_TASK GOAL_: Return all of the lines below exactly as they are.

-- START --

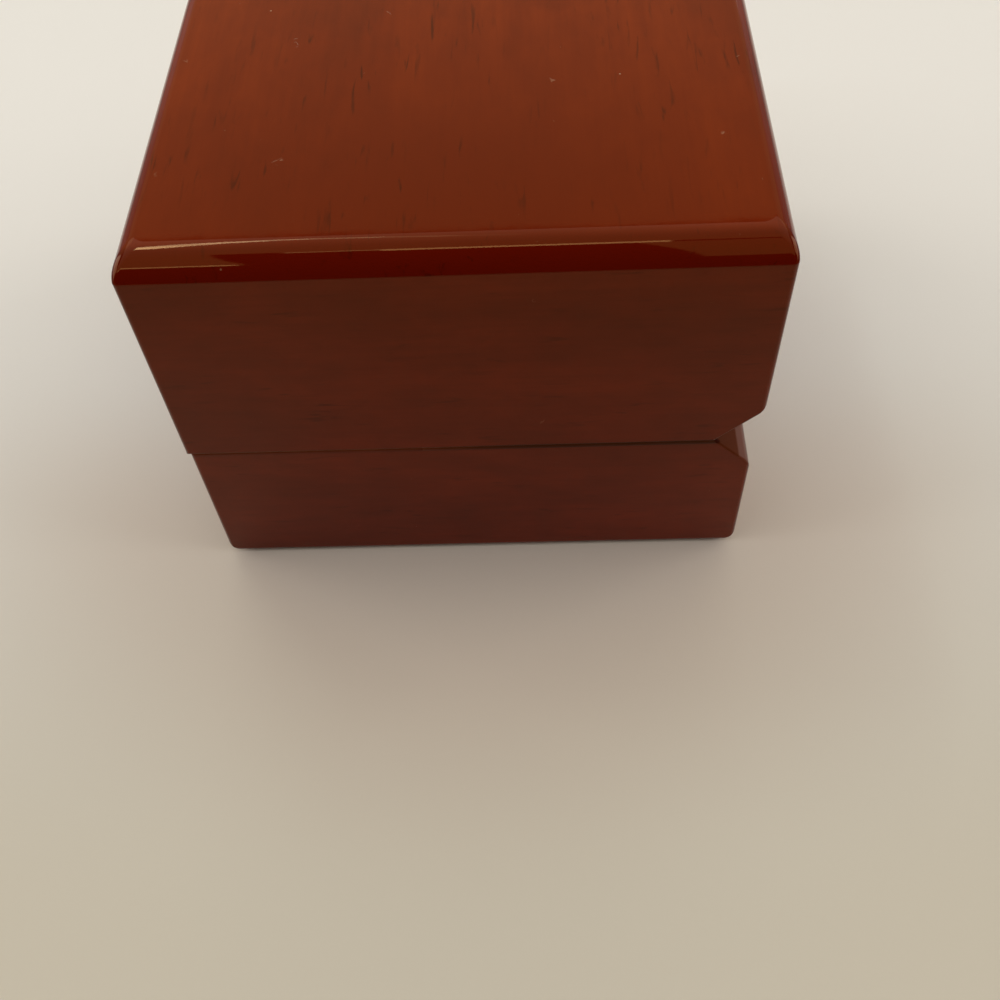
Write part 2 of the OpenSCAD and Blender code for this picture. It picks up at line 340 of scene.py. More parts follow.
lacquer = {
    "top": {
        "deep": (0.124, 0.0078, 0.0003), "body": (0.177, 0.0134, 0.0005), "warm": (0.232, 0.0215, 0.0008),
    },
    # painted shade: the walls' tones are darker than the top's, so that the upright faces look shaded
    # beside the lit top
    "wall": {
        "deep": (0.070, 0.0042, 0.0007), "body": (0.097, 0.0064, 0.0011), "warm": (0.130, 0.0097, 0.0018),
    },
    # the seam colour is a painted shadow for the gap under the lid's rim
    "crown": (0.096, 0.0031, 0.0002), "seamShadow": (0.028, 0.0004, 0.0002), "cut": (0.076, 0.0110, 0.0026),
    "pore": (0.046, 0.0022, 0.0004), "dust": (0.46, 0.27, 0.16),
    "gloss": 0.36, "glossTint": (1.0, 0.44, 0.12), "roughness": 0.035,
    "sweep": (90, 1, 0.4), "orangePeel": (900, 2, 0.4),
}
grain = {   # stretch along the grain, offset for each seed, then scale, detail, roughness and distortion
    "bands": (0.30, 0.051, 85, 3, 0.55, 0.7), "blotches": (0.60, 0.083, 260, 3, 0.6, 0.4),
    "strands": (0.06, 0.113, 1300, 4, 0.6, 0.3), "poreLines": (0.13, 0.131, 1500, 2, 0.5, 0.5),
    "poreField": (0.50, 0.067, 210, 2, 0.5, 0.0),
}
paintedShadeAndCrown = {   # millimetres between which painted shade deepens on the top towards its +X end, its least share there, and the width over which the crown's colour comes in
    "towards": (-12, 26), "beside": (34, 4), "least": 0.55, "crownTurn": 1.2,
}
groove = {   # millimetres; the two cut faces open from the apex at the seam
    "line": 27.5, "apex": 21.1, "edge": (0.5, 0.3), "begins": (0.0, 0.3), "lightensOver": (3.0, 3.3),
    "lightened": 0.65, "matt": 0.85,
}
paintedSeamShadow = {   # millimetres; painted shadow: a dark line on the base's faces just under the lid's rim, where the gap lies in shade
    "middle": 20.85, "half": (0.65, 0.45), "face": (31.6, 31.9), "towardsRear": (-12, 8),
    "least": 0.3, "matt": 0.5,
}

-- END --

_WRITTEN ANSWER_:
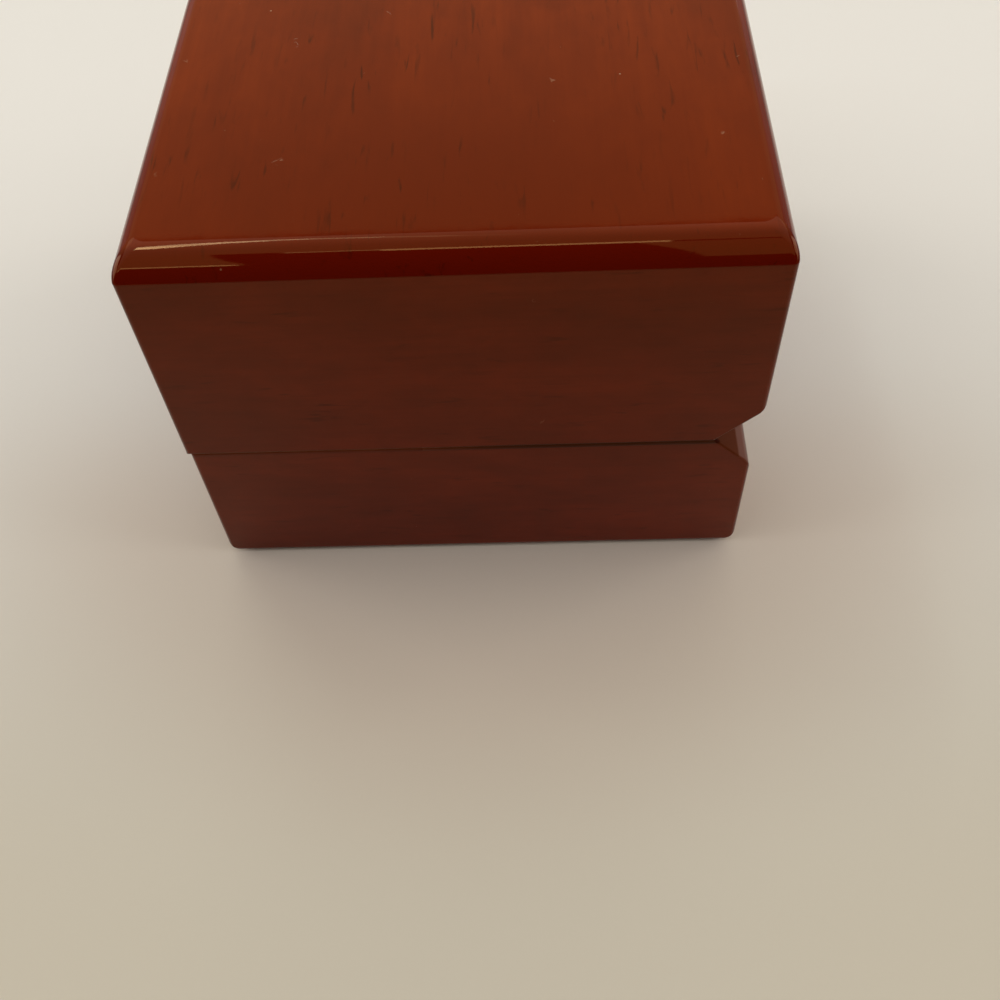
Write part 2 of the OpenSCAD and Blender code for this picture. It picks up at line 340 of scene.py. More parts follow.
lacquer = {
    "top": {
        "deep": (0.124, 0.0078, 0.0003), "body": (0.177, 0.0134, 0.0005), "warm": (0.232, 0.0215, 0.0008),
    },
    # painted shade: the walls' tones are darker than the top's, so that the upright faces look shaded
    # beside the lit top
    "wall": {
        "deep": (0.070, 0.0042, 0.0007), "body": (0.097, 0.0064, 0.0011), "warm": (0.130, 0.0097, 0.0018),
    },
    # the seam colour is a painted shadow for the gap under the lid's rim
    "crown": (0.096, 0.0031, 0.0002), "seamShadow": (0.028, 0.0004, 0.0002), "cut": (0.076, 0.0110, 0.0026),
    "pore": (0.046, 0.0022, 0.0004), "dust": (0.46, 0.27, 0.16),
    "gloss": 0.36, "glossTint": (1.0, 0.44, 0.12), "roughness": 0.035,
    "sweep": (90, 1, 0.4), "orangePeel": (900, 2, 0.4),
}
grain = {   # stretch along the grain, offset for each seed, then scale, detail, roughness and distortion
    "bands": (0.30, 0.051, 85, 3, 0.55, 0.7), "blotches": (0.60, 0.083, 260, 3, 0.6, 0.4),
    "strands": (0.06, 0.113, 1300, 4, 0.6, 0.3), "poreLines": (0.13, 0.131, 1500, 2, 0.5, 0.5),
    "poreField": (0.50, 0.067, 210, 2, 0.5, 0.0),
}
paintedShadeAndCrown = {   # millimetres between which painted shade deepens on the top towards its +X end, its least share there, and the width over which the crown's colour comes in
    "towards": (-12, 26), "beside": (34, 4), "least": 0.55, "crownTurn": 1.2,
}
groove = {   # millimetres; the two cut faces open from the apex at the seam
    "line": 27.5, "apex": 21.1, "edge": (0.5, 0.3), "begins": (0.0, 0.3), "lightensOver": (3.0, 3.3),
    "lightened": 0.65, "matt": 0.85,
}
paintedSeamShadow = {   # millimetres; painted shadow: a dark line on the base's faces just under the lid's rim, where the gap lies in shade
    "middle": 20.85, "half": (0.65, 0.45), "face": (31.6, 31.9), "towardsRear": (-12, 8),
    "least": 0.3, "matt": 0.5,
}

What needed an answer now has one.